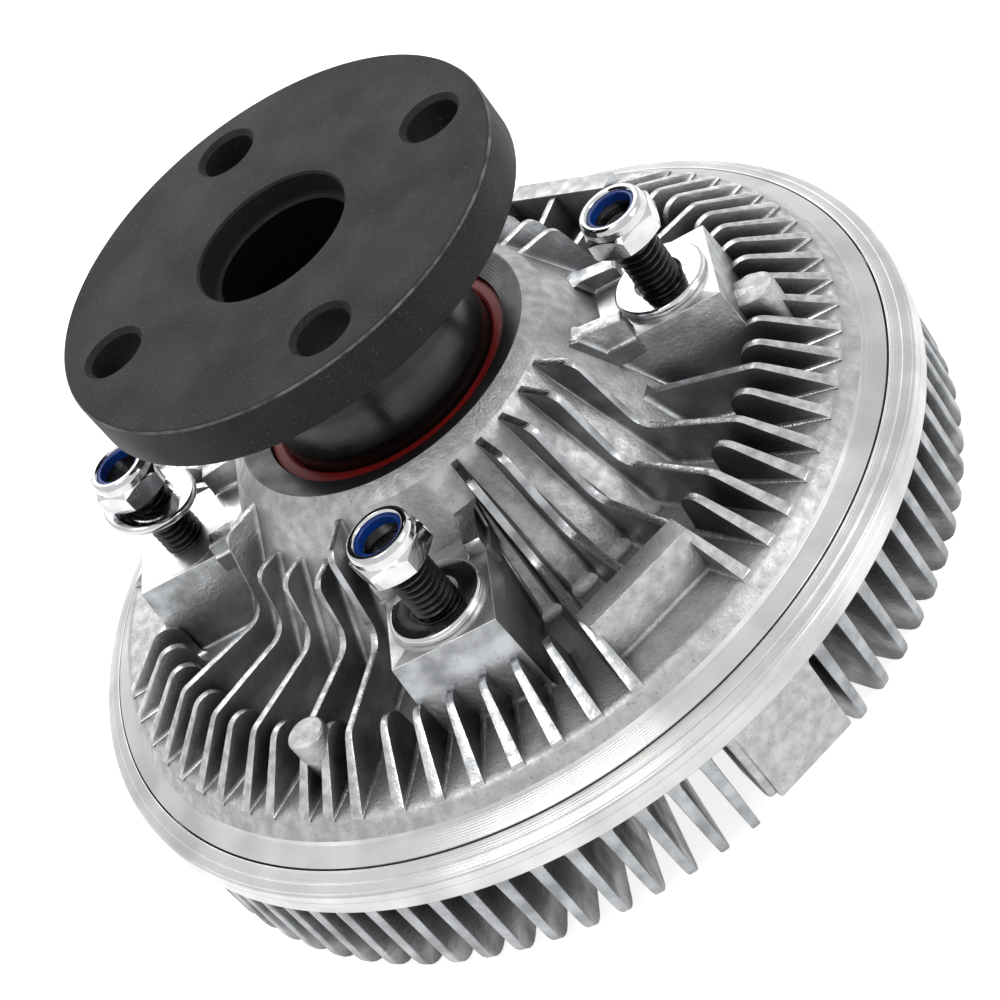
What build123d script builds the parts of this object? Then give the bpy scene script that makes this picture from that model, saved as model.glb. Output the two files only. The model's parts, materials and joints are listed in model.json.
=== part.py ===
from build123d import *
import os

# Viscous fan clutch with a four-bolt drive flange, in millimetres.
# Z runs up the shaft to the flange, z = 0 is the plane of the front fin tips, and the four fan
# studs stand on the X and Y axes. Outlines are half sections on the XZ plane, as (radius, height).

# Fits and draft
running_gap = 0.05
seat_gap = 0.03
end_gap = 0.05
fin_draft = 0.7
boss_draft = 3.0

# Front body: the die-cast shell that carries the rim
front_fin_height = 26.2
rim_height = 8.0
body_radius = 99.4
rim_edge_chamfer = 0.5
rim_shoulder_width = 2.4
rim_shoulder_drop = 2.1
ledge_depth = 5.6
ledge_width = 7.1
chamber_step = 2.1
body_wall = 5.0
body_slope_width = 9.4
bulge_radius = 52.0
bulge_face_depth = 12.5
reservoir_radius = 44.0
reservoir_wall = 4.5

# Front fins and the three lugs between them
front_fin_count = 80
front_fin_phase = 2.1
front_fin_setback = 1.6
front_fin_root_radius = 56.0
front_fin_nose_lean = 4.0
front_fin_nose_rounding = 2.0
front_fin_corner = 5.5
front_fin_root_width = 2.6
front_fin_sink = 2.0
lug_count = 3
lug_phase = -60.5
lug_half_angle = 7.0
lug_width = 21.0
lug_setback = 1.4
lug_depth = 12.0
lug_drop = 17.7
lug_rounding = 1.5
lug_sink = 1.0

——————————

◆ **Challenge**
Copy out every line of the data above, exactly as given.

◆ **Written solution**
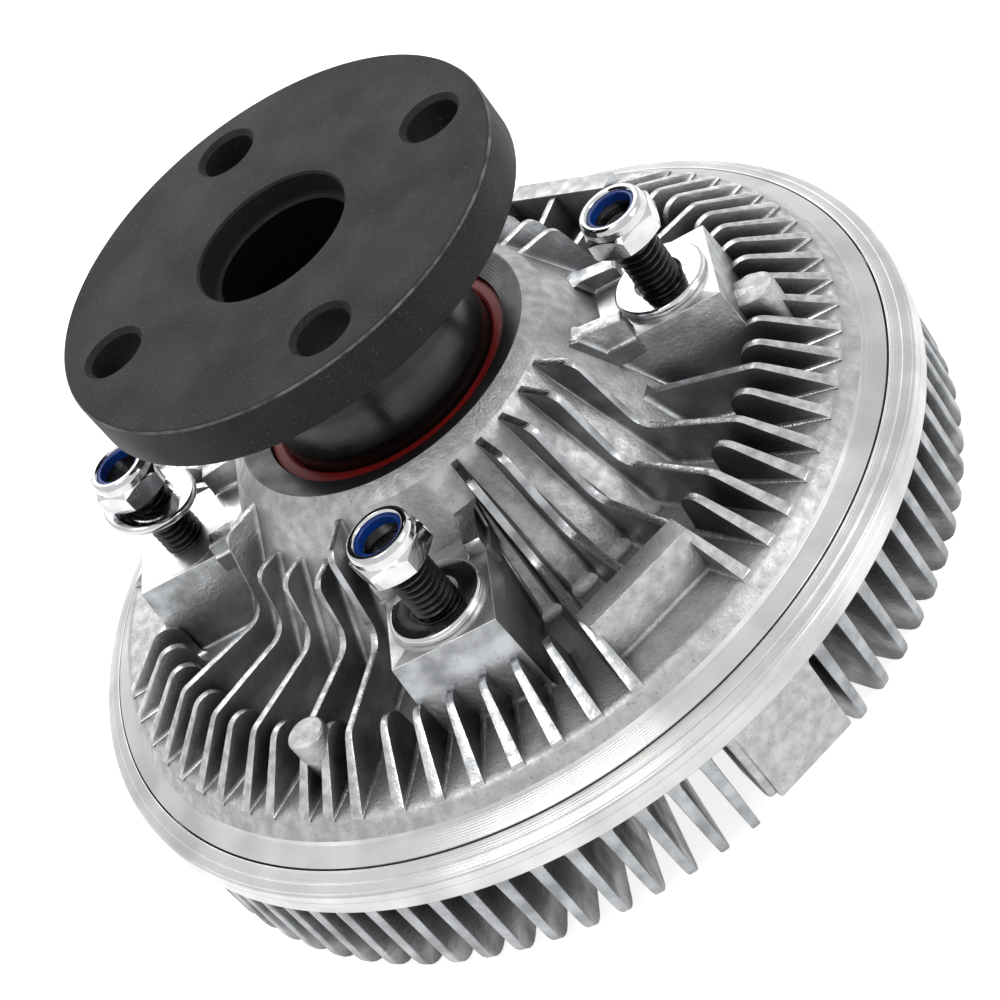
What build123d script builds the parts of this object? Then give the bpy scene script that makes this picture from that model, saved as model.glb. Output the two files only. The model's parts, materials and joints are listed in model.json.
=== part.py ===
from build123d import *
import os

# Viscous fan clutch with a four-bolt drive flange, in millimetres.
# Z runs up the shaft to the flange, z = 0 is the plane of the front fin tips, and the four fan
# studs stand on the X and Y axes. Outlines are half sections on the XZ plane, as (radius, height).

# Fits and draft
running_gap = 0.05
seat_gap = 0.03
end_gap = 0.05
fin_draft = 0.7
boss_draft = 3.0

# Front body: the die-cast shell that carries the rim
front_fin_height = 26.2
rim_height = 8.0
body_radius = 99.4
rim_edge_chamfer = 0.5
rim_shoulder_width = 2.4
rim_shoulder_drop = 2.1
ledge_depth = 5.6
ledge_width = 7.1
chamber_step = 2.1
body_wall = 5.0
body_slope_width = 9.4
bulge_radius = 52.0
bulge_face_depth = 12.5
reservoir_radius = 44.0
reservoir_wall = 4.5

# Front fins and the three lugs between them
front_fin_count = 80
front_fin_phase = 2.1
front_fin_setback = 1.6
front_fin_root_radius = 56.0
front_fin_nose_lean = 4.0
front_fin_nose_rounding = 2.0
front_fin_corner = 5.5
front_fin_root_width = 2.6
front_fin_sink = 2.0
lug_count = 3
lug_phase = -60.5
lug_half_angle = 7.0
lug_width = 21.0
lug_setback = 1.4
lug_depth = 12.0
lug_drop = 17.7
lug_rounding = 1.5
lug_sink = 1.0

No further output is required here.